◆ **TASK STATEMENT**: What is wanted is an exact restatement of the lines from the one with "backColumns, sleeveRows, VELVET));" through the one with "bpy.context.scene.collection.objects.link(empty)", both included, and of no other lines.

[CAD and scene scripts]
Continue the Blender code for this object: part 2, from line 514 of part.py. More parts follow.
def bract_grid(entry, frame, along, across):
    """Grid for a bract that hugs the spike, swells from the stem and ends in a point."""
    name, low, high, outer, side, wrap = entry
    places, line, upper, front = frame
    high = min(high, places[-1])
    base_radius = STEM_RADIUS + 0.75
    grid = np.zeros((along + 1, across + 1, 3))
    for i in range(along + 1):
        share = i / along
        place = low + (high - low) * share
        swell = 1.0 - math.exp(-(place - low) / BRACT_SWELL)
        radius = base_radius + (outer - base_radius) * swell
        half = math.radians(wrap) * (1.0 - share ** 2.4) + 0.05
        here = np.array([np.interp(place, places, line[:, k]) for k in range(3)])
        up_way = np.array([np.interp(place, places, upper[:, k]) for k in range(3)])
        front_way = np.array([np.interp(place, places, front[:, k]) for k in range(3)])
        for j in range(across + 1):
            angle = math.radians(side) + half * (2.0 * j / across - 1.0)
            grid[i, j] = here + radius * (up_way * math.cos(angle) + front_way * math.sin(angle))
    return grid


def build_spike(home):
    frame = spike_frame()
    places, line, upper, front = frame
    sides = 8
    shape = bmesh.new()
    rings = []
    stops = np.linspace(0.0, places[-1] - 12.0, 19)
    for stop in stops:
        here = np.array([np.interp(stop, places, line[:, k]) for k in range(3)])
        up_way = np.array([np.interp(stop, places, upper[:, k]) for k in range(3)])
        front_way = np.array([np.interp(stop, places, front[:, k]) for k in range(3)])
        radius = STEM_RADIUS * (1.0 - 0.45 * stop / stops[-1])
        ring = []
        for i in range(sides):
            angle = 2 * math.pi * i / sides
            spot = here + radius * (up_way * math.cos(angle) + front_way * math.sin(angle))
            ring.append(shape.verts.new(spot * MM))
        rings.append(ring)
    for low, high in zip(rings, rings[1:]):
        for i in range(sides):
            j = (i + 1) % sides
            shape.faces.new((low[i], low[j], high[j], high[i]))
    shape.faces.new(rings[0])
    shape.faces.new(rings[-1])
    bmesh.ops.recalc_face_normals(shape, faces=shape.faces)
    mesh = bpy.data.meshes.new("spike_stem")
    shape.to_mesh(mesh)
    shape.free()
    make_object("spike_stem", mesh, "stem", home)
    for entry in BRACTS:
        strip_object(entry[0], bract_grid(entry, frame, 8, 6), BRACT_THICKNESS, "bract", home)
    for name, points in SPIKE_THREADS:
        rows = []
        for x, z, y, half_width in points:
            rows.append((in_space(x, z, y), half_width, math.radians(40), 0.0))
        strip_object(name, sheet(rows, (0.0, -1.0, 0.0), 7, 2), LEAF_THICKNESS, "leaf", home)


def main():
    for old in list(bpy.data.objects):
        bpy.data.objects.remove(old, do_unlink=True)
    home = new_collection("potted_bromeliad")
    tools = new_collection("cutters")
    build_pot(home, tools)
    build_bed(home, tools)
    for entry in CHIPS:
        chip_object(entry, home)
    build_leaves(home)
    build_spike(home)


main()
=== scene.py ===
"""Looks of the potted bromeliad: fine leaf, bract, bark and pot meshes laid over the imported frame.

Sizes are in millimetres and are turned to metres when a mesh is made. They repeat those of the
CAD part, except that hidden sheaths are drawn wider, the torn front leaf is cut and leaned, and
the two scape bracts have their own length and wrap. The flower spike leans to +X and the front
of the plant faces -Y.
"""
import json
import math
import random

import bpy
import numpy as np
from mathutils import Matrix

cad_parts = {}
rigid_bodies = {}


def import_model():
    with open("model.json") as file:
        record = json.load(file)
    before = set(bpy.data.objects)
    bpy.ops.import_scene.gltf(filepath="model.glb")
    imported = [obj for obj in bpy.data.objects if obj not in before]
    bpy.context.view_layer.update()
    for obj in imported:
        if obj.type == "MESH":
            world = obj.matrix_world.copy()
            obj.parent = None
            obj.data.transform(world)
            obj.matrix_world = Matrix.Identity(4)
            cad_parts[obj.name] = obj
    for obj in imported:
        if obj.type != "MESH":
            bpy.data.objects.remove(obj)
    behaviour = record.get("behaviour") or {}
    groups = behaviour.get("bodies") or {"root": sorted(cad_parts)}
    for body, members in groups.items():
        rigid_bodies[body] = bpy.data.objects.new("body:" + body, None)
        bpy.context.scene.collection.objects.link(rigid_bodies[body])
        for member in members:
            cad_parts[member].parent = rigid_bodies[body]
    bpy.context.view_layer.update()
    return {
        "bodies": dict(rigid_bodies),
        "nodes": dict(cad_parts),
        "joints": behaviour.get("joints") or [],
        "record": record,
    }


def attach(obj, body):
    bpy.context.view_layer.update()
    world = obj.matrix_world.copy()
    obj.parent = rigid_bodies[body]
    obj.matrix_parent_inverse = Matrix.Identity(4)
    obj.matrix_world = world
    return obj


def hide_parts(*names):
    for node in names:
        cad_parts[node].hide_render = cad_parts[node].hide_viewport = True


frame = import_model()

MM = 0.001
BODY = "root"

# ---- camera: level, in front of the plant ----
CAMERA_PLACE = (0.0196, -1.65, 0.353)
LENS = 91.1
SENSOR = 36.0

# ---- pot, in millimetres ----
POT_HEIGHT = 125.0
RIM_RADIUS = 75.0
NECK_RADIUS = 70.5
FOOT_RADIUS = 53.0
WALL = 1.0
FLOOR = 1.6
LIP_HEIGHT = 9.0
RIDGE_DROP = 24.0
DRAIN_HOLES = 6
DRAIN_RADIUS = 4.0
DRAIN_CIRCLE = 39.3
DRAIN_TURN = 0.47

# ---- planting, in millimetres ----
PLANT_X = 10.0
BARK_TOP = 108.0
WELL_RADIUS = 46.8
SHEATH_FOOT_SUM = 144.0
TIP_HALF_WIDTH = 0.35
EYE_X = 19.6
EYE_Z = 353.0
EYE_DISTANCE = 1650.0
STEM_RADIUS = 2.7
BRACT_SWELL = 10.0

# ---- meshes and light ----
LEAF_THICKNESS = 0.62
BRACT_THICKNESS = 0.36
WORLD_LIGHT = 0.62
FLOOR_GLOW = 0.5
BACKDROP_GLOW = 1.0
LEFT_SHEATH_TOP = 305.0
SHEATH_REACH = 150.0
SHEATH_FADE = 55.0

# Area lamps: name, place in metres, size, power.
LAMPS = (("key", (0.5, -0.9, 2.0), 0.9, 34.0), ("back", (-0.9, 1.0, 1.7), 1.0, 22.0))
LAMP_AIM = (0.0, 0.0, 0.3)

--

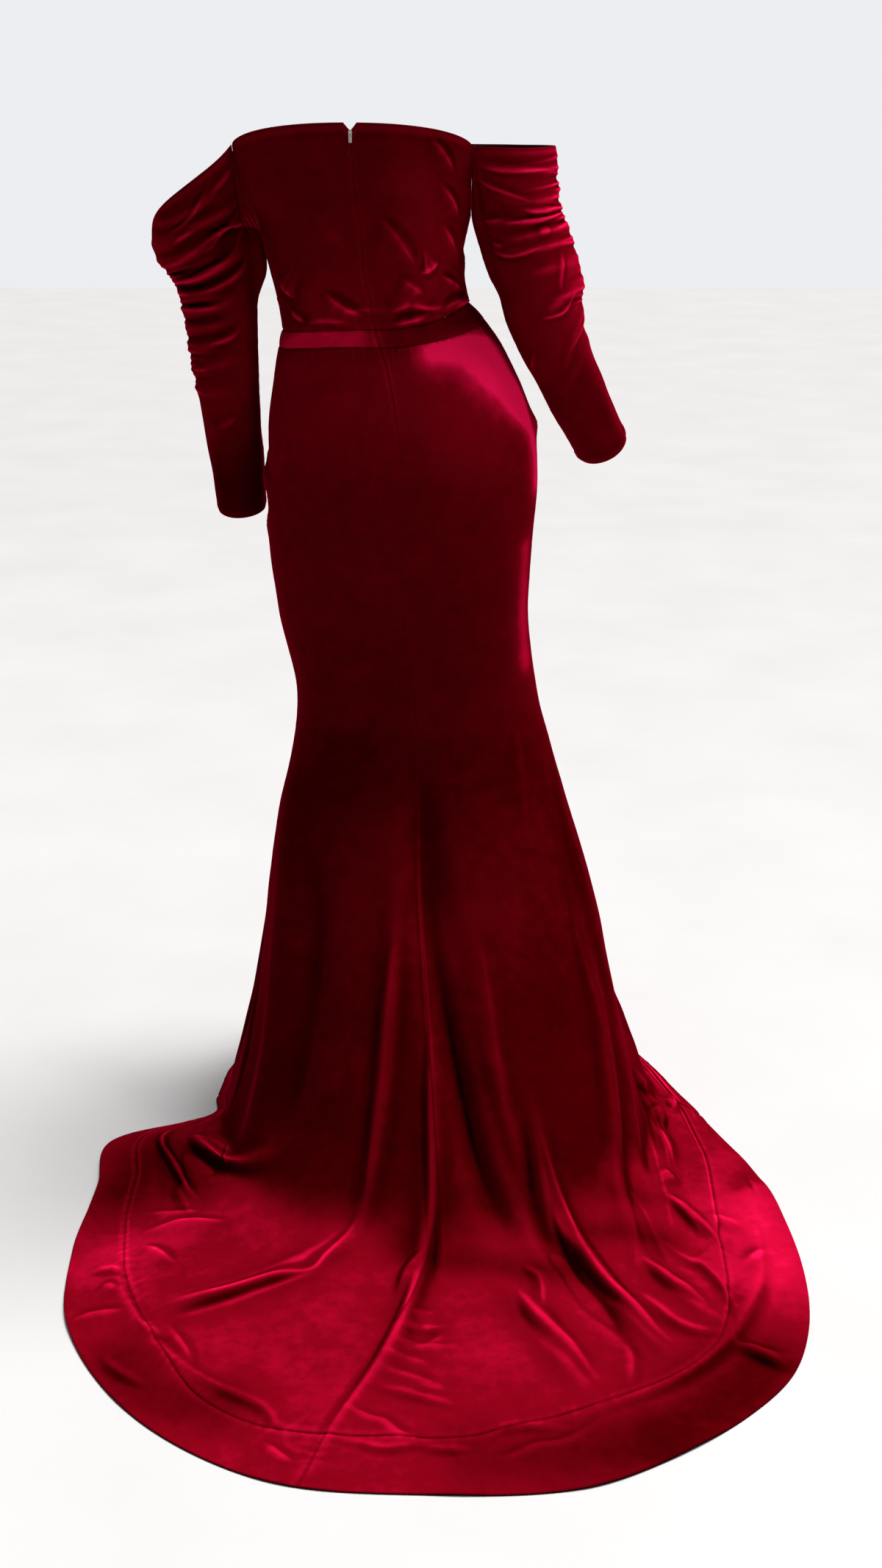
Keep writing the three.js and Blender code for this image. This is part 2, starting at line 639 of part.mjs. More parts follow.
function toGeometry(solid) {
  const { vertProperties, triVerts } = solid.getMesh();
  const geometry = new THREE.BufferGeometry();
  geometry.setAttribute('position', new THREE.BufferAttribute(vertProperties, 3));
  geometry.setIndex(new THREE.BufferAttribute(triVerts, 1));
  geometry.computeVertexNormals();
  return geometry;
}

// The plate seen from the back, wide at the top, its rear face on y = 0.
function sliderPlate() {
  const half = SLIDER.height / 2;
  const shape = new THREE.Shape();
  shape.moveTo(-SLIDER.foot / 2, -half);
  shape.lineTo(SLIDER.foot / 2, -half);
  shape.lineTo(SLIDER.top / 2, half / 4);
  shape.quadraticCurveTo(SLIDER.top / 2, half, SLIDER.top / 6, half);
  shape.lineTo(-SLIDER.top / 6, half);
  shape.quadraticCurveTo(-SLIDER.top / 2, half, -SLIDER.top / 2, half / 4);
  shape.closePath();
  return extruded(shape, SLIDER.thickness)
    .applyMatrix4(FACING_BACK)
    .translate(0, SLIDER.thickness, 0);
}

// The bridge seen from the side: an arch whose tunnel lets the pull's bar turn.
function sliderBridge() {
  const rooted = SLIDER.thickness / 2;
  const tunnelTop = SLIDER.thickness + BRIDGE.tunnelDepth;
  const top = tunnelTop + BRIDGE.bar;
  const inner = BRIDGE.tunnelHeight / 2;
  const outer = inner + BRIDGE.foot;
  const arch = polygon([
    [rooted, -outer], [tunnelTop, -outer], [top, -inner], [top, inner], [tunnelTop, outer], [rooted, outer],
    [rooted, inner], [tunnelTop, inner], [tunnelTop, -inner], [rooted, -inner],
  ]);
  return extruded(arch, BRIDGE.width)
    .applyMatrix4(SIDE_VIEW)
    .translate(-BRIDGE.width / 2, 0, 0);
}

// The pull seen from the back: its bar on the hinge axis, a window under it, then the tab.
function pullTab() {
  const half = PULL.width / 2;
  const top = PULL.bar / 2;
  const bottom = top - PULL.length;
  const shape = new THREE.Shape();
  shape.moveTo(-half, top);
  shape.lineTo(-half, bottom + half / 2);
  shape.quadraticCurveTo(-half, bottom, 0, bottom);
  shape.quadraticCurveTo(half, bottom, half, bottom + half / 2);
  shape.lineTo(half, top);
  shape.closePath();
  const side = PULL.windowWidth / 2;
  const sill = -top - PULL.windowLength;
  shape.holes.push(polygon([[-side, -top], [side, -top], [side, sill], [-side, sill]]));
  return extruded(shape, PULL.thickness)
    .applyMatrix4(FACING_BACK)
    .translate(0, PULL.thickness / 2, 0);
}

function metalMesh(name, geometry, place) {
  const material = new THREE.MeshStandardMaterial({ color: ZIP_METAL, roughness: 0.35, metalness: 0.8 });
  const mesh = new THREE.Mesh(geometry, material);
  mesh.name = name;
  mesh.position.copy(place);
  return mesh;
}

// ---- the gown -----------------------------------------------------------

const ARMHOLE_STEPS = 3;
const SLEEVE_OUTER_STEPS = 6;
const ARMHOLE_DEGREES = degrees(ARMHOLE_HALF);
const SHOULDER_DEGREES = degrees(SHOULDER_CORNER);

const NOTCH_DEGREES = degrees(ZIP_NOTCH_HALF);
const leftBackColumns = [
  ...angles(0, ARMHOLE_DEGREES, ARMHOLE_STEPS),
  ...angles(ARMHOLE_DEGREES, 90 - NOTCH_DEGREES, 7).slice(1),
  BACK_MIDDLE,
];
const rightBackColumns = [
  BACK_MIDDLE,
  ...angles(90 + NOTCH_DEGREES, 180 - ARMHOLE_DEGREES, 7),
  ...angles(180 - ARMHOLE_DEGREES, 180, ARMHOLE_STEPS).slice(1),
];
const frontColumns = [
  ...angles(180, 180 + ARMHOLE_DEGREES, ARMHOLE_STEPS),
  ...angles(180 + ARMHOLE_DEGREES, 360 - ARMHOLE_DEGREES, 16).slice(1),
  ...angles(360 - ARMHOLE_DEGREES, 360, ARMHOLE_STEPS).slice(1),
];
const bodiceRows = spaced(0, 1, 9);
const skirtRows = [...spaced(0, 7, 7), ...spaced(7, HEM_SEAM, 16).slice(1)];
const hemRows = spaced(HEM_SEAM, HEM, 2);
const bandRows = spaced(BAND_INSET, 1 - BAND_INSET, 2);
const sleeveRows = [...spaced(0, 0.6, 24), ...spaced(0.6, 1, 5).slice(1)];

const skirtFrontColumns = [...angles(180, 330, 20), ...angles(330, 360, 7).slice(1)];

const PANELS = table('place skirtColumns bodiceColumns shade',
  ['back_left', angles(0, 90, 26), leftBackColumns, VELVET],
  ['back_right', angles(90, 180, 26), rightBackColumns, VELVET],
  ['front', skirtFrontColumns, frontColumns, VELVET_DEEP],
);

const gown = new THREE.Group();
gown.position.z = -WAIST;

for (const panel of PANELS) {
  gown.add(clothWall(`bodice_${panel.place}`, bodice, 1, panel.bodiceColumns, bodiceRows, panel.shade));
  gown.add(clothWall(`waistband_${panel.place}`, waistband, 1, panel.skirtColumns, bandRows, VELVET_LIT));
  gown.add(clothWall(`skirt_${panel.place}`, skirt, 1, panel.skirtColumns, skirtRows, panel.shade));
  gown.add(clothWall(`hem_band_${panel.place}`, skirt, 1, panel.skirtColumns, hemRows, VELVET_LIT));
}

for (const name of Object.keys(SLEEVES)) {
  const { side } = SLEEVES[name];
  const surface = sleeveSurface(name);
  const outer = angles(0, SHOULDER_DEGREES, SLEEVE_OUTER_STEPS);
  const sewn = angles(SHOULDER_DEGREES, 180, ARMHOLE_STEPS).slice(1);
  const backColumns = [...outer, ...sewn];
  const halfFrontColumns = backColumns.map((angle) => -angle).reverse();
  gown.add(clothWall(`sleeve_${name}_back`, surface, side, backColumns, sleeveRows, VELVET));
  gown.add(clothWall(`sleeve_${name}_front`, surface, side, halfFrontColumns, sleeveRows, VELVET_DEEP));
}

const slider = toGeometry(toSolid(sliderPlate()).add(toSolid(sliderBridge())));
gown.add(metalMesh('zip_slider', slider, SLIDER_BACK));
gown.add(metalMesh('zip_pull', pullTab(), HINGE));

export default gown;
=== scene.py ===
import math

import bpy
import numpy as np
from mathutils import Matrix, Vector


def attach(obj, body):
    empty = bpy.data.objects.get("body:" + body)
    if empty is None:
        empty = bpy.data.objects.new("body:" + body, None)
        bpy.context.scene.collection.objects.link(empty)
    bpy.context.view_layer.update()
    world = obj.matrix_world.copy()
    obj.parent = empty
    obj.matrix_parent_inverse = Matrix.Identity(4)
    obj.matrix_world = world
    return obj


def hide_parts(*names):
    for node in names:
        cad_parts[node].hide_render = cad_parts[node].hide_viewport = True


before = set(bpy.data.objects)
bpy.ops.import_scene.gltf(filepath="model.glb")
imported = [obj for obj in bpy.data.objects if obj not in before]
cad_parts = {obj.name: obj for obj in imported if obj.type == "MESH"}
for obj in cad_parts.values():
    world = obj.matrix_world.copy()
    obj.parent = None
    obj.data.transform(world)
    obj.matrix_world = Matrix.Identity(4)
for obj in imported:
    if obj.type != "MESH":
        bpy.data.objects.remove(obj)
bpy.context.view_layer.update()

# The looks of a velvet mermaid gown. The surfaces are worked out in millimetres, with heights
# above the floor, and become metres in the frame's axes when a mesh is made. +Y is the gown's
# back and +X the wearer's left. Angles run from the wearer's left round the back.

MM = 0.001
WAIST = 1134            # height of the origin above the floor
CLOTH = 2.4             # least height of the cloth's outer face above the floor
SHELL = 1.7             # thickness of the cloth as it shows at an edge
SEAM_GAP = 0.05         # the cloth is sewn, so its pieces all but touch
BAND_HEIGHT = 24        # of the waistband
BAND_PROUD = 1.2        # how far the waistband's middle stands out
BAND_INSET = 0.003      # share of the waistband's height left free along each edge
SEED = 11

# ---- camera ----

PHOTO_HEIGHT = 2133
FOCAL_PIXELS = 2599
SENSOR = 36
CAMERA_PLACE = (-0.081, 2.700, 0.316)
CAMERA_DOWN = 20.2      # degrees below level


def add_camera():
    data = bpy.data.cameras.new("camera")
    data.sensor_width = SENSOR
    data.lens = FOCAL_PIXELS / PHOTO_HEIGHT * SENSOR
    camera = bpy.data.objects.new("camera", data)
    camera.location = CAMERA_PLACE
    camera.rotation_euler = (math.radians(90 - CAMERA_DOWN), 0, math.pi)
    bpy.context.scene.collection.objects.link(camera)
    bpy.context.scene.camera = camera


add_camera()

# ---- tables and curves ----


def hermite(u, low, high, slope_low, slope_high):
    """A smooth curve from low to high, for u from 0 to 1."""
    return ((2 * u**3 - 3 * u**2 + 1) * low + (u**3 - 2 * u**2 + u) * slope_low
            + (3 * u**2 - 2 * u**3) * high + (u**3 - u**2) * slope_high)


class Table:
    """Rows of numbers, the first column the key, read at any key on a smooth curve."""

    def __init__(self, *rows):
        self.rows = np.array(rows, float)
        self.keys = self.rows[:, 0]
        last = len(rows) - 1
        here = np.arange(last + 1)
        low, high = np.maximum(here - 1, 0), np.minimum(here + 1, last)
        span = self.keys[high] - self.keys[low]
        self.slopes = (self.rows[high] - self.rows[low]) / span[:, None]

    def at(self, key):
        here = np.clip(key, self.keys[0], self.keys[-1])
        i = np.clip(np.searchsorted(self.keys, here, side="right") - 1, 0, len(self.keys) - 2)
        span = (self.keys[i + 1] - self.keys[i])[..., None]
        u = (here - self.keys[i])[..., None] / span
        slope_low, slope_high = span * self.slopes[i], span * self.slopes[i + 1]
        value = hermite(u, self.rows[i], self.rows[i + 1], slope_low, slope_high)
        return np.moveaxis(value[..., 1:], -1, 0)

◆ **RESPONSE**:
  gown.add(clothWall(`sleeve_${name}_back`, surface, side, backColumns, sleeveRows, VELVET));
  gown.add(clothWall(`sleeve_${name}_front`, surface, side, halfFrontColumns, sleeveRows, VELVET_DEEP));
}

const slider = toGeometry(toSolid(sliderPlate()).add(toSolid(sliderBridge())));
gown.add(metalMesh('zip_slider', slider, SLIDER_BACK));
gown.add(metalMesh('zip_pull', pullTab(), HINGE));

export default gown;
=== scene.py ===
import math

import bpy
import numpy as np
from mathutils import Matrix, Vector


def attach(obj, body):
    empty = bpy.data.objects.get("body:" + body)
    if empty is None:
        empty = bpy.data.objects.new("body:" + body, None)
        bpy.context.scene.collection.objects.link(empty)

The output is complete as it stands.